Exhibitions: Physical Presence | Sculpture Group Exhibition & New Dimensions 2024 | uOttawa BFA Group Show
Vernissage: Saturday, July 13 @ 3 – 5 pm
Show dates: July 13 – 27

Wall Space Gallery is proud to present two group exhibitions this July – “Physical Presence” and “New Dimensions 2024”. “Physical Presence” celebrates the three-dimensional form, with ceramic and sculptural works by Dauma, Gosia, Martin Hyde, Marney McDiarmid, Patti Normand, and Jeannie Pappas. In their unique approaches to the use of clay and mixed media, each of these artists explore personal and community-based narratives through references to nature, the human body, and kitsch pop culture.

Dauma, Marney McDiarmid, and Patti Normand create imagined hybrid figures and fictitious plant species, using surrealism and anthropomorphism to contemplate human-nature relationships and the human-toll on the environment.

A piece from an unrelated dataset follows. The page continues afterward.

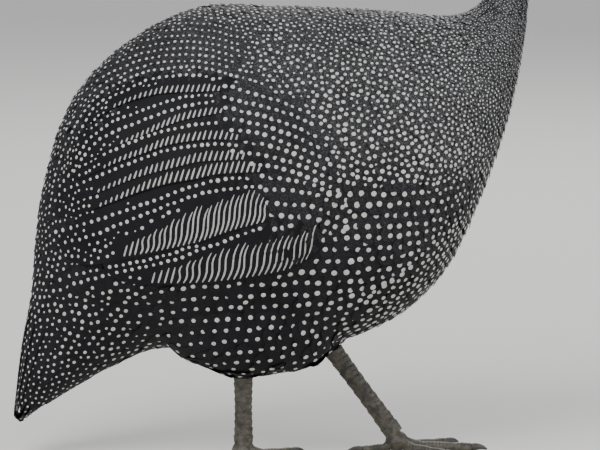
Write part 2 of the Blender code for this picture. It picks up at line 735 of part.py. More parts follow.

Turning inward, Gosia’s serene female figures and Jeannie Pappas’ quirky porcelain creatures act as vessels for translating the artists’ inner emotions into relatable moments of ‘humanness’.

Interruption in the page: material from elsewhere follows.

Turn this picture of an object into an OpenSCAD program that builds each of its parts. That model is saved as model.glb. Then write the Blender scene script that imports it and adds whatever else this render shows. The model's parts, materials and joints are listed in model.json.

Martin Hyde’s blue-and-white porcelain bowls and plates seek to spark poetry through the seemingly accidental combination of arbitrary motifs and images. Touching on the visceral space between subconscious dream and waking reality, his combinations of kitsch, popular culture imagery with botany, cowboys, pin-ups, insects and mouse-cursors reveal a darkly-humorous perspective on the tropes of desire and cultural consumption.

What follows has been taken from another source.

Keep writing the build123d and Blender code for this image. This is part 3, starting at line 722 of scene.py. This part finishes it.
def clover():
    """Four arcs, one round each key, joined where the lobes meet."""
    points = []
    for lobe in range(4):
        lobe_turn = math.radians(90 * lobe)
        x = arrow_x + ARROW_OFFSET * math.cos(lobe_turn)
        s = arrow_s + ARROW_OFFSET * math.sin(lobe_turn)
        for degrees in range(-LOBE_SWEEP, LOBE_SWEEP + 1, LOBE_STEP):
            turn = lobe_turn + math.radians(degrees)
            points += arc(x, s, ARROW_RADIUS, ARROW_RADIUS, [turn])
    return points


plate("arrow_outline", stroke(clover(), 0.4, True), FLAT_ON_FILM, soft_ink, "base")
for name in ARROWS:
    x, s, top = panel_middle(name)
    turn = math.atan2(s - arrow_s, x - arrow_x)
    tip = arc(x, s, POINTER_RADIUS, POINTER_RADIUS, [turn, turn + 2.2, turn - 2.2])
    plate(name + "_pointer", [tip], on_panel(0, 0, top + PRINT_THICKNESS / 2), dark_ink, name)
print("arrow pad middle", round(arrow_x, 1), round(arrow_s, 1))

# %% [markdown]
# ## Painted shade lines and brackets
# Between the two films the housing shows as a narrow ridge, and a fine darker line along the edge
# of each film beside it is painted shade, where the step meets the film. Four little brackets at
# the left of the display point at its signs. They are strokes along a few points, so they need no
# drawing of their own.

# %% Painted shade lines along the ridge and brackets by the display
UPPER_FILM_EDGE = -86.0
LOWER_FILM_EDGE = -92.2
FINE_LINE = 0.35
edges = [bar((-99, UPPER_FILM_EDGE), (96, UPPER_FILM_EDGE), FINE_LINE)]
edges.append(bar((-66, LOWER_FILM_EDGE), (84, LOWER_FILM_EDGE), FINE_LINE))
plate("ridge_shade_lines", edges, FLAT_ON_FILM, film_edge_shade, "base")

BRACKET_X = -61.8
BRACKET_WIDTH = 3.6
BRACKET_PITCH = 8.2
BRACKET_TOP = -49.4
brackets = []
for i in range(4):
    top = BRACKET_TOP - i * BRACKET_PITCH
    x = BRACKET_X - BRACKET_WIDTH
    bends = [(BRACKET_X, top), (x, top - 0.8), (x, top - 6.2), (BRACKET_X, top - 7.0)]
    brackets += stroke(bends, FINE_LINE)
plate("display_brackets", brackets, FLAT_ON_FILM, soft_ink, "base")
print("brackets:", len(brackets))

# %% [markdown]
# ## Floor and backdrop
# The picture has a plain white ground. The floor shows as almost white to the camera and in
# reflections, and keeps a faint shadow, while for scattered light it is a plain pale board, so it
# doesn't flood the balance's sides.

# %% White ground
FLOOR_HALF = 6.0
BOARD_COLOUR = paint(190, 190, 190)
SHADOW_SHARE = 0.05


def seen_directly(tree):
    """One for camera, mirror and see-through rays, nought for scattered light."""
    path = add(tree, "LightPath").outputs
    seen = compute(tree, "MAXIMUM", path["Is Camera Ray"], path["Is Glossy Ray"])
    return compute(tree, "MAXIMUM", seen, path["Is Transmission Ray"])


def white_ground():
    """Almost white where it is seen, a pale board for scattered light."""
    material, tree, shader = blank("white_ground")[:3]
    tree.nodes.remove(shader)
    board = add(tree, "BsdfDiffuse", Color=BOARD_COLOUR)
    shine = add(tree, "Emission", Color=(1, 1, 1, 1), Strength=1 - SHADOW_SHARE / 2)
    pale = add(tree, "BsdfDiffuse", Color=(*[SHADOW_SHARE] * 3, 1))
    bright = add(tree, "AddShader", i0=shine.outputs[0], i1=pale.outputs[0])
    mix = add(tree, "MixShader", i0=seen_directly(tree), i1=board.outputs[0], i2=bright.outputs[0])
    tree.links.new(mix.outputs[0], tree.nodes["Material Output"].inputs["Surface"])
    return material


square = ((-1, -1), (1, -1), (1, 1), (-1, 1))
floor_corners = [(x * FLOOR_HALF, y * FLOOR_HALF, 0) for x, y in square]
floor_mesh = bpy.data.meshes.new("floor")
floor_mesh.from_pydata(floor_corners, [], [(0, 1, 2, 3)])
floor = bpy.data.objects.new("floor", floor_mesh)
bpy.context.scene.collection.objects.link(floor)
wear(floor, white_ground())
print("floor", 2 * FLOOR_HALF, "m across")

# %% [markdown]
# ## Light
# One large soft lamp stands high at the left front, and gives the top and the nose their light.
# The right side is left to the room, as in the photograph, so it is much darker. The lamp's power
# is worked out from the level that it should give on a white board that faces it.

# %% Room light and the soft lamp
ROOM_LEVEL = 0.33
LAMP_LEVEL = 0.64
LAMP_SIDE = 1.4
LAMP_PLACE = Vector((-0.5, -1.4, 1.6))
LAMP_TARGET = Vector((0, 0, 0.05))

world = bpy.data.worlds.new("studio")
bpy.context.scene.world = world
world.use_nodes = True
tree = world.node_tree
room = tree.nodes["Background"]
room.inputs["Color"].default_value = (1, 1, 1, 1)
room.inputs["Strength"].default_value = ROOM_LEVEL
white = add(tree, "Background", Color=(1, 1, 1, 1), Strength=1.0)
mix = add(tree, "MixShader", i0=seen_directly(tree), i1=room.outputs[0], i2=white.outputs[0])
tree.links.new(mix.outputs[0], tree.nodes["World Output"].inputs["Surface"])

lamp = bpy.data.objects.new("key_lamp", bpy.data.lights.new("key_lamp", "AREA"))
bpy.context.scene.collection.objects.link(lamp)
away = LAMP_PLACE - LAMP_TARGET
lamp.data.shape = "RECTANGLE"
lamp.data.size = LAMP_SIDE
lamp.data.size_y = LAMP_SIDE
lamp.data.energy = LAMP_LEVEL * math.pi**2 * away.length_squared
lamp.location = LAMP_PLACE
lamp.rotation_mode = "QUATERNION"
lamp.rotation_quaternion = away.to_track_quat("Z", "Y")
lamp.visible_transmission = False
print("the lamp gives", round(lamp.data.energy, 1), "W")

“New Dimensions 2024” is the inaugural annual exhibition in collaboration with the University of Ottawa's BFA program. This years’ exhibition features works from emerging artists Élie Crighton, Emma Gauthier, Chris Glabb, Bella Laflamme and Erin Szturm. Working across painting, animation, video, sculpture, printmaking, and their intersections, these five artists unravel the underlying mechanics of (dis)comfort. Their respective approaches find common ground through their individually complex relationships to the concept of ‘Home’, and feminist and queer perspectives on the objectification and mythologizing of the self and the other.